— START GIVEN RECORDS —

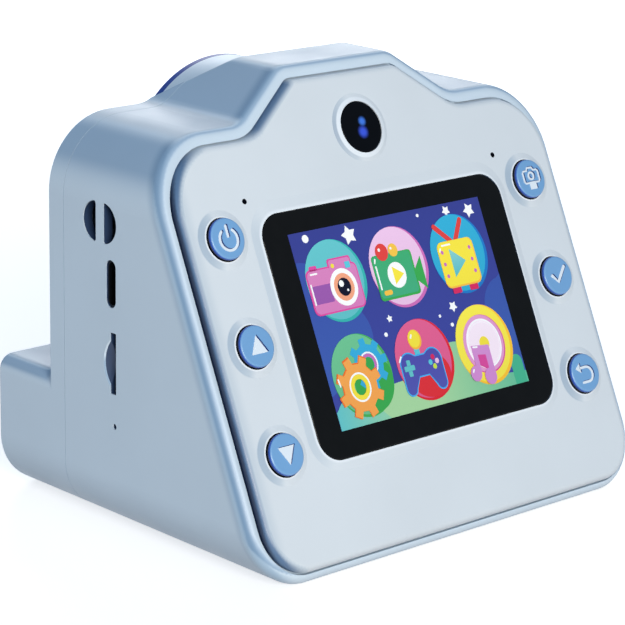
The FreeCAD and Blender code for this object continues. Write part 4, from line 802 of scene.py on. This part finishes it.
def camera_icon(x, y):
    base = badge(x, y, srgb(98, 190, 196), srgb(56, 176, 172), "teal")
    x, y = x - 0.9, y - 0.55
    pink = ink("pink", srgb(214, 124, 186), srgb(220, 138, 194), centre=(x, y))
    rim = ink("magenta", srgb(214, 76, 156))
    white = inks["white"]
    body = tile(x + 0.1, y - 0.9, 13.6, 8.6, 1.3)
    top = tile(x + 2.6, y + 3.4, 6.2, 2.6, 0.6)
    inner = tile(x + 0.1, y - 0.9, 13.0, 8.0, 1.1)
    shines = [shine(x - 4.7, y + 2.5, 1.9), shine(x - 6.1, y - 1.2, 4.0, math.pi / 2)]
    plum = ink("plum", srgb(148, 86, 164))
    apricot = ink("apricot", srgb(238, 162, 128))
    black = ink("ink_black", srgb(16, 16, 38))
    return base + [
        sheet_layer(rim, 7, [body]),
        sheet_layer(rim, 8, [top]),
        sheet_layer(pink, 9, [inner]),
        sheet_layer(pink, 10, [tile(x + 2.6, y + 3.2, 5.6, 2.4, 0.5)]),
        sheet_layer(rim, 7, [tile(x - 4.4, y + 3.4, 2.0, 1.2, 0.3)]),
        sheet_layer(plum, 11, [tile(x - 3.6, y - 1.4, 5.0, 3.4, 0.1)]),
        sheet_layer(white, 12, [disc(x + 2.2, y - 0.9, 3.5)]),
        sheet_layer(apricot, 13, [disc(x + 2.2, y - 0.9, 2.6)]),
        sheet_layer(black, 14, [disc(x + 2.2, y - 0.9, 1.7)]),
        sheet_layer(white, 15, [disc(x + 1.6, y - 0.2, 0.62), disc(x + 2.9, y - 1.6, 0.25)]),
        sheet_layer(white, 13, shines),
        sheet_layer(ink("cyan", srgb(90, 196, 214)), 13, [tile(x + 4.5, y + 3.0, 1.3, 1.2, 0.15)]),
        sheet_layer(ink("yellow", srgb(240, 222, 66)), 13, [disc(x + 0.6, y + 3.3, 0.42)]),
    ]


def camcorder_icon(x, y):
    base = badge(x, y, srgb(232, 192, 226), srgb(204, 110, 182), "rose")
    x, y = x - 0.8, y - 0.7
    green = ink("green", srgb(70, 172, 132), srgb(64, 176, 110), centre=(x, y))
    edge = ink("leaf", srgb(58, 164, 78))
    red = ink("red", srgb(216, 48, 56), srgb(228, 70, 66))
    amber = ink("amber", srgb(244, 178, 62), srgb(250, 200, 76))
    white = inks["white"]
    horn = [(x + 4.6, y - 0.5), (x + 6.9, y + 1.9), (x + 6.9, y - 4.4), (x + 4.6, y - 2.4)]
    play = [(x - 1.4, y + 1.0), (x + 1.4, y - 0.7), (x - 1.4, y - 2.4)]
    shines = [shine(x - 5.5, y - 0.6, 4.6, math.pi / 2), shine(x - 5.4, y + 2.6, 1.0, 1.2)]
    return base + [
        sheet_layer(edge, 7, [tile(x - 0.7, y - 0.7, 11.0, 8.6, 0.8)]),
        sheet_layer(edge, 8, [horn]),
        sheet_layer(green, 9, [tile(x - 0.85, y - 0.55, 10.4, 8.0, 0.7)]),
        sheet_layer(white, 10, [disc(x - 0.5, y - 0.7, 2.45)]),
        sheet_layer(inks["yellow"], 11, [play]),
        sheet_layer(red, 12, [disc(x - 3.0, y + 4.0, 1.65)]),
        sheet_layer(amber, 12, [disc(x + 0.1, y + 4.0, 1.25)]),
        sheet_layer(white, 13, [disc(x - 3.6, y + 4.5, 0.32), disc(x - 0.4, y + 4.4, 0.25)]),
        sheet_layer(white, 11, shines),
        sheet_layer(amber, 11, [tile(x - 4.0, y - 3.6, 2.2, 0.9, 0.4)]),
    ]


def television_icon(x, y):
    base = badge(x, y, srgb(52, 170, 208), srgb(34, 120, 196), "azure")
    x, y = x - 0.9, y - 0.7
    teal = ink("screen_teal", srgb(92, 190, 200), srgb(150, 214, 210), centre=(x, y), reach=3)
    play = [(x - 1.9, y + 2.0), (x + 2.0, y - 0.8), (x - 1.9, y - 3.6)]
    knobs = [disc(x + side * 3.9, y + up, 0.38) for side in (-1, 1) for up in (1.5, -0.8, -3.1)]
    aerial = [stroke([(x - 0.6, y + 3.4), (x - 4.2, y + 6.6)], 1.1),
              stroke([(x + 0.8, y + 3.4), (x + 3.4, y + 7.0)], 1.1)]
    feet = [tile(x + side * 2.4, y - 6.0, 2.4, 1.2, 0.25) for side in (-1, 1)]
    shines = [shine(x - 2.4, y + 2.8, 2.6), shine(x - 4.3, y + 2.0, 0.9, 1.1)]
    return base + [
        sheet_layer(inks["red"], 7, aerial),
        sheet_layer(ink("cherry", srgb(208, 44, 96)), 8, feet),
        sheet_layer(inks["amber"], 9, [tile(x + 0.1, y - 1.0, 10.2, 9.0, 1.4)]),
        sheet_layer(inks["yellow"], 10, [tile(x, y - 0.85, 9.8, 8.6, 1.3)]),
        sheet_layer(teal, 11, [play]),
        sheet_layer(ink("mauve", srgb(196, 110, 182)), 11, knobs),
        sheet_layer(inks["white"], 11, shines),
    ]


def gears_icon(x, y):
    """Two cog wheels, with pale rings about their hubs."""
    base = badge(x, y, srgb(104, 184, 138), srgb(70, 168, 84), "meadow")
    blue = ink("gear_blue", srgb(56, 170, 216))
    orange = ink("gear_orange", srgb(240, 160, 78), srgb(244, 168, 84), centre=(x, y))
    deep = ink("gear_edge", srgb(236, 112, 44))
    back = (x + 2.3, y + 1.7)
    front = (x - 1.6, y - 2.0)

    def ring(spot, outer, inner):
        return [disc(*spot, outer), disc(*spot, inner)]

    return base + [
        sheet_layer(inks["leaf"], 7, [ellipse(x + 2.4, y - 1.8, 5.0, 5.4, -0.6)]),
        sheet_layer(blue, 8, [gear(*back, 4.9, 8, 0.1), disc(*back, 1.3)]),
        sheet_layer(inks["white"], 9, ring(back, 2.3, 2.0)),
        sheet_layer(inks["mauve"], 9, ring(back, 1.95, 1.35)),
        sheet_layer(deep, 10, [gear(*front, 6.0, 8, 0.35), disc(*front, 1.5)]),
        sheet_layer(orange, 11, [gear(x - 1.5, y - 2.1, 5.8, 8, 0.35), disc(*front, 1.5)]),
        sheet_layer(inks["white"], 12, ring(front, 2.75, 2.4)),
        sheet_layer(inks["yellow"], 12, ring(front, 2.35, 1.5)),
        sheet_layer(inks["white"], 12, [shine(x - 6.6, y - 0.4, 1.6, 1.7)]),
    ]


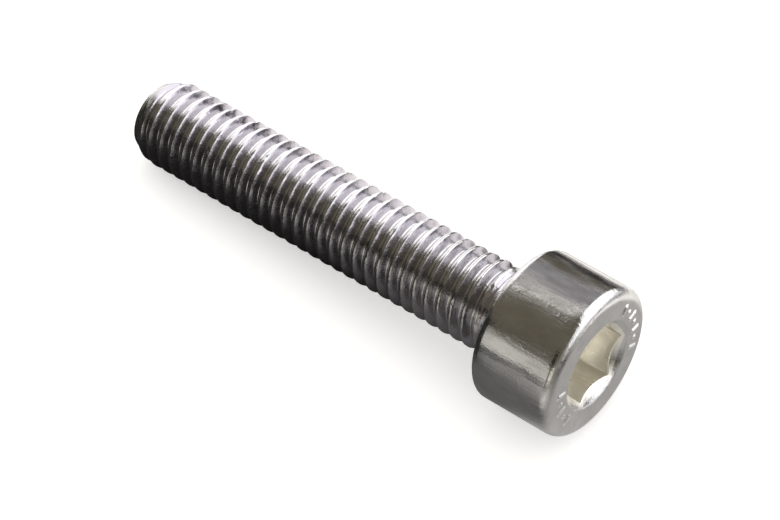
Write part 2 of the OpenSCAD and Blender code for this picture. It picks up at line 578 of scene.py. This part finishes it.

— END GIVEN RECORDS —

Output all records verbatim.

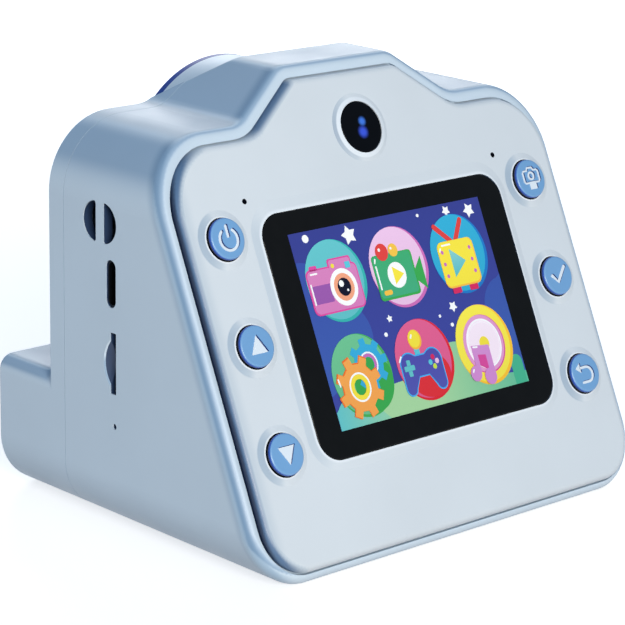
The FreeCAD and Blender code for this object continues. Write part 4, from line 802 of scene.py on. This part finishes it.
def camera_icon(x, y):
    base = badge(x, y, srgb(98, 190, 196), srgb(56, 176, 172), "teal")
    x, y = x - 0.9, y - 0.55
    pink = ink("pink", srgb(214, 124, 186), srgb(220, 138, 194), centre=(x, y))
    rim = ink("magenta", srgb(214, 76, 156))
    white = inks["white"]
    body = tile(x + 0.1, y - 0.9, 13.6, 8.6, 1.3)
    top = tile(x + 2.6, y + 3.4, 6.2, 2.6, 0.6)
    inner = tile(x + 0.1, y - 0.9, 13.0, 8.0, 1.1)
    shines = [shine(x - 4.7, y + 2.5, 1.9), shine(x - 6.1, y - 1.2, 4.0, math.pi / 2)]
    plum = ink("plum", srgb(148, 86, 164))
    apricot = ink("apricot", srgb(238, 162, 128))
    black = ink("ink_black", srgb(16, 16, 38))
    return base + [
        sheet_layer(rim, 7, [body]),
        sheet_layer(rim, 8, [top]),
        sheet_layer(pink, 9, [inner]),
        sheet_layer(pink, 10, [tile(x + 2.6, y + 3.2, 5.6, 2.4, 0.5)]),
        sheet_layer(rim, 7, [tile(x - 4.4, y + 3.4, 2.0, 1.2, 0.3)]),
        sheet_layer(plum, 11, [tile(x - 3.6, y - 1.4, 5.0, 3.4, 0.1)]),
        sheet_layer(white, 12, [disc(x + 2.2, y - 0.9, 3.5)]),
        sheet_layer(apricot, 13, [disc(x + 2.2, y - 0.9, 2.6)]),
        sheet_layer(black, 14, [disc(x + 2.2, y - 0.9, 1.7)]),
        sheet_layer(white, 15, [disc(x + 1.6, y - 0.2, 0.62), disc(x + 2.9, y - 1.6, 0.25)]),
        sheet_layer(white, 13, shines),
        sheet_layer(ink("cyan", srgb(90, 196, 214)), 13, [tile(x + 4.5, y + 3.0, 1.3, 1.2, 0.15)]),
        sheet_layer(ink("yellow", srgb(240, 222, 66)), 13, [disc(x + 0.6, y + 3.3, 0.42)]),
    ]


def camcorder_icon(x, y):
    base = badge(x, y, srgb(232, 192, 226), srgb(204, 110, 182), "rose")
    x, y = x - 0.8, y - 0.7
    green = ink("green", srgb(70, 172, 132), srgb(64, 176, 110), centre=(x, y))
    edge = ink("leaf", srgb(58, 164, 78))
    red = ink("red", srgb(216, 48, 56), srgb(228, 70, 66))
    amber = ink("amber", srgb(244, 178, 62), srgb(250, 200, 76))
    white = inks["white"]
    horn = [(x + 4.6, y - 0.5), (x + 6.9, y + 1.9), (x + 6.9, y - 4.4), (x + 4.6, y - 2.4)]
    play = [(x - 1.4, y + 1.0), (x + 1.4, y - 0.7), (x - 1.4, y - 2.4)]
    shines = [shine(x - 5.5, y - 0.6, 4.6, math.pi / 2), shine(x - 5.4, y + 2.6, 1.0, 1.2)]
    return base + [
        sheet_layer(edge, 7, [tile(x - 0.7, y - 0.7, 11.0, 8.6, 0.8)]),
        sheet_layer(edge, 8, [horn]),
        sheet_layer(green, 9, [tile(x - 0.85, y - 0.55, 10.4, 8.0, 0.7)]),
        sheet_layer(white, 10, [disc(x - 0.5, y - 0.7, 2.45)]),
        sheet_layer(inks["yellow"], 11, [play]),
        sheet_layer(red, 12, [disc(x - 3.0, y + 4.0, 1.65)]),
        sheet_layer(amber, 12, [disc(x + 0.1, y + 4.0, 1.25)]),
        sheet_layer(white, 13, [disc(x - 3.6, y + 4.5, 0.32), disc(x - 0.4, y + 4.4, 0.25)]),
        sheet_layer(white, 11, shines),
        sheet_layer(amber, 11, [tile(x - 4.0, y - 3.6, 2.2, 0.9, 0.4)]),
    ]


def television_icon(x, y):
    base = badge(x, y, srgb(52, 170, 208), srgb(34, 120, 196), "azure")
    x, y = x - 0.9, y - 0.7
    teal = ink("screen_teal", srgb(92, 190, 200), srgb(150, 214, 210), centre=(x, y), reach=3)
    play = [(x - 1.9, y + 2.0), (x + 2.0, y - 0.8), (x - 1.9, y - 3.6)]
    knobs = [disc(x + side * 3.9, y + up, 0.38) for side in (-1, 1) for up in (1.5, -0.8, -3.1)]
    aerial = [stroke([(x - 0.6, y + 3.4), (x - 4.2, y + 6.6)], 1.1),
              stroke([(x + 0.8, y + 3.4), (x + 3.4, y + 7.0)], 1.1)]
    feet = [tile(x + side * 2.4, y - 6.0, 2.4, 1.2, 0.25) for side in (-1, 1)]
    shines = [shine(x - 2.4, y + 2.8, 2.6), shine(x - 4.3, y + 2.0, 0.9, 1.1)]
    return base + [
        sheet_layer(inks["red"], 7, aerial),
        sheet_layer(ink("cherry", srgb(208, 44, 96)), 8, feet),
        sheet_layer(inks["amber"], 9, [tile(x + 0.1, y - 1.0, 10.2, 9.0, 1.4)]),
        sheet_layer(inks["yellow"], 10, [tile(x, y - 0.85, 9.8, 8.6, 1.3)]),
        sheet_layer(teal, 11, [play]),
        sheet_layer(ink("mauve", srgb(196, 110, 182)), 11, knobs),
        sheet_layer(inks["white"], 11, shines),
    ]


def gears_icon(x, y):
    """Two cog wheels, with pale rings about their hubs."""
    base = badge(x, y, srgb(104, 184, 138), srgb(70, 168, 84), "meadow")
    blue = ink("gear_blue", srgb(56, 170, 216))
    orange = ink("gear_orange", srgb(240, 160, 78), srgb(244, 168, 84), centre=(x, y))
    deep = ink("gear_edge", srgb(236, 112, 44))
    back = (x + 2.3, y + 1.7)
    front = (x - 1.6, y - 2.0)

    def ring(spot, outer, inner):
        return [disc(*spot, outer), disc(*spot, inner)]

    return base + [
        sheet_layer(inks["leaf"], 7, [ellipse(x + 2.4, y - 1.8, 5.0, 5.4, -0.6)]),
        sheet_layer(blue, 8, [gear(*back, 4.9, 8, 0.1), disc(*back, 1.3)]),
        sheet_layer(inks["white"], 9, ring(back, 2.3, 2.0)),
        sheet_layer(inks["mauve"], 9, ring(back, 1.95, 1.35)),
        sheet_layer(deep, 10, [gear(*front, 6.0, 8, 0.35), disc(*front, 1.5)]),
        sheet_layer(orange, 11, [gear(x - 1.5, y - 2.1, 5.8, 8, 0.35), disc(*front, 1.5)]),
        sheet_layer(inks["white"], 12, ring(front, 2.75, 2.4)),
        sheet_layer(inks["yellow"], 12, ring(front, 2.35, 1.5)),
        sheet_layer(inks["white"], 12, [shine(x - 6.6, y - 0.4, 1.6, 1.7)]),
    ]


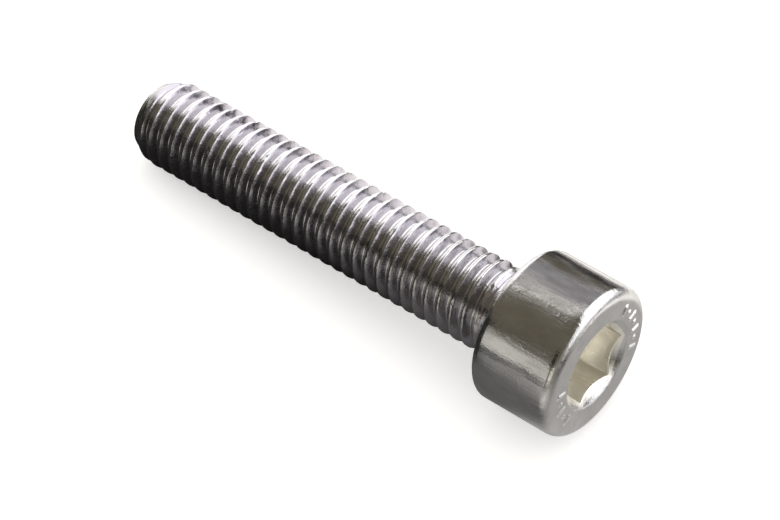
Write part 2 of the OpenSCAD and Blender code for this picture. It picks up at line 578 of scene.py. This part finishes it.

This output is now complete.